The research provides a framework to enable HR professionals at all levels to reflect and continue to evolve the commercial knowledge, language and tools to communicate and negotiate with their senior management team, who need to support the benefits a scoping HR strategy can deliver, from brand development, to recruitment.

The most experienced HR professionals need the courage, tenacity, resilience and, for some, the skills and confidence, to engage and get their organisation to listen, (and not just through coaching and thinking) by guiding on the benefits of aligning HR to business strategies.

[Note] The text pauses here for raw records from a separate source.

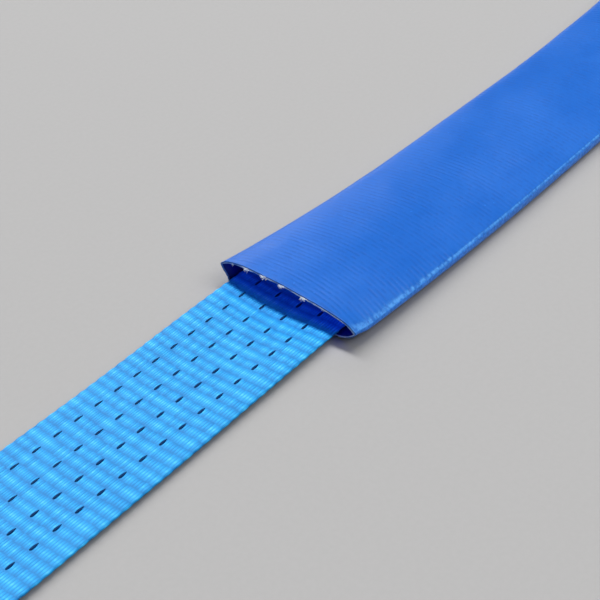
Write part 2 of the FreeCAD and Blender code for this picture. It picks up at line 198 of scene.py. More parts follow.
WEB_HIGH = cad_box("body_web")[1]
TAIL_LOW = cad_box("tail_b")[0]
LOOP_HIGH = cad_box("eye_loop_b")[1]
SEAM_LOW, SEAM_HIGH = cad_box("splice_stitching_b")
TACK_LOW, TACK_HIGH = cad_box("root_tack_b")
SLEEVE_LOW, SLEEVE_HIGH = cad_box("sleeve_cover")
LABEL_LOW, LABEL_HIGH = cad_box("label_sheet")
FILM_LOW, FILM_HIGH = cad_box("label_cover")
TAPE_LOW, TAPE_HIGH = cad_box("label_tape")

HALF_WEB = WEB_HIGH[1]
BODY_TOP = WEB_HIGH[2]
ROOT = WEB_HIGH[0]
SPLICE_END = TAIL_LOW[0]
LOOP_RADIUS = LOOP_HIGH[2] / 2
BIGHT = LOOP_HIGH[0] - LOOP_RADIUS
WEB_TOP = 3.45  # of the bare stretch, which sinks between the splices
FRONT, BACK = SLEEVE_LOW[0], SLEEVE_HIGH[0]

# The weave, which the web's mesh and its material share
PITCH = 11.58  # from one float of a warp end to its next
WEAVE_START = -1.2  # where along the web one band of floats has its middle
LANE = 1.2  # between neighbours of one band
FLOAT_HALF = (2.7, 3.3)  # half a float's length, in the bands with and without marker dashes
CROWN_HALF = (0.75, 1.15)  # half the length of its bright crown, where a highlight is painted
# strength of the highlight painted on the crowns, in each band
CROWN_SHINE = (0.7, 1.0)
BAND_LEAN, BAND_BOW = 0.02, 0.0012  # how far a band leads towards +X across the web

LINING_GLOW = (1.5, 0.04)  # painted glow (emission) for the light that comes through the sleeve's upper wall, at a mouth and further in
GLOW_RUN = 13.0  # length over which it falls


# ---------------------------------------------------------------- small tools

def smooth(value, start, end):
    """0 before start, 1 after end, and a smooth turn between them."""
    t = np.clip((np.asarray(value, float) - start) / (end - start), 0.0, 1.0)
    return t * t * (3.0 - 2.0 * t)


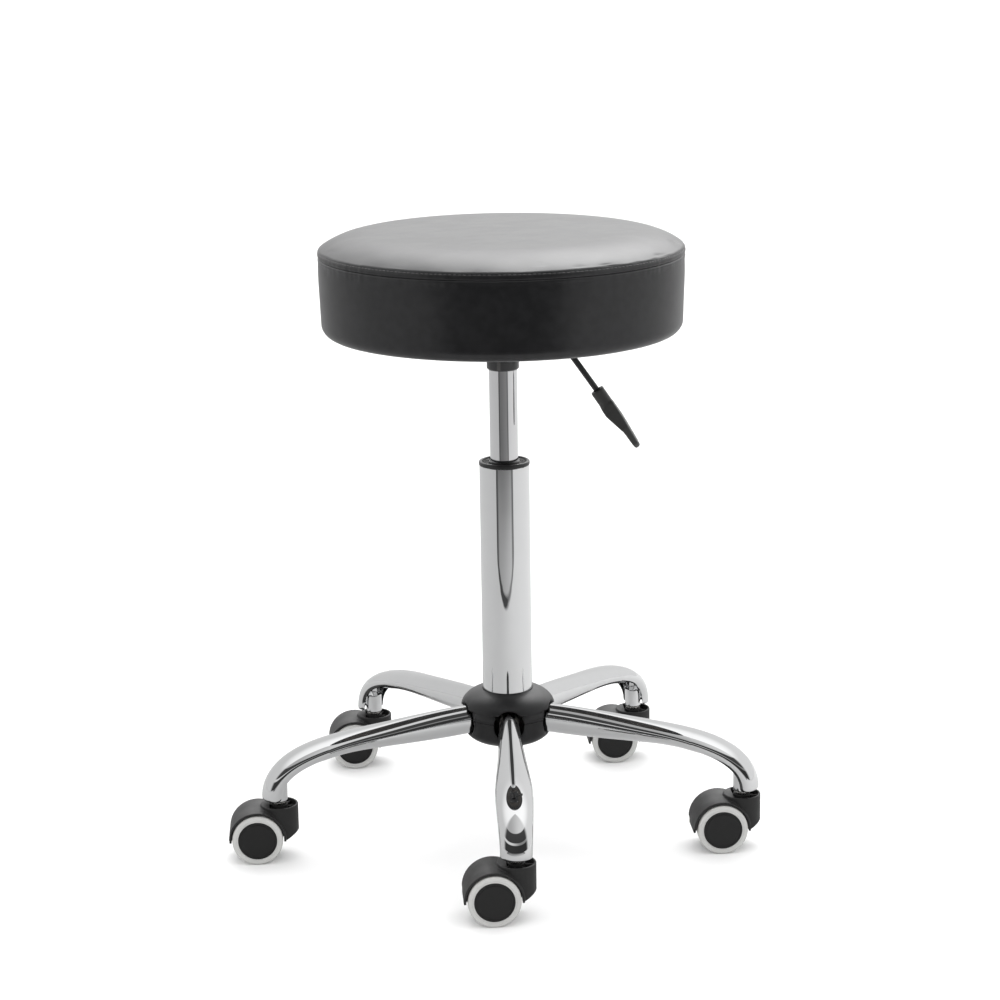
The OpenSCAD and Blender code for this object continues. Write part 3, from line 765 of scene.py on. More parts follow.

To do this they need ‘time to think’ about themselves, their role, their development, in a way that is directly related to four key areas for HR and also for business.

Time to think

Dr Howard G Awbery, founder and MD of Awbery, says: "By combining the research analysis and findings, Jane has identified the capabilities a HR professional needs to develop into the most effective practitioner at the highest, strategic level. She has developed a programme that will equip HR professionals with the skills to achieve this – IC2.

"The IC2 programme creates ‘time to think’ in a supportive environment amongst fellow HR professionals.

"It tackles the barriers identified in the research, to ensure the continued evolution of HR, to enable its professionals to successfully embed HR in every organisation’s business strategies. It gives them the tools to have space and time to think about their roles, and how working with the most senior management, they can revolutionise HR’s impact on decision making in the workplace."

Perry Timms comments: "I share Jane's passion to enhance the impact professional people and organisational development can have in business. Anything that gives HR practitioners more competence and confidence will help improve work and working lives for us all, and I look forward to seeing the impact this programme will have.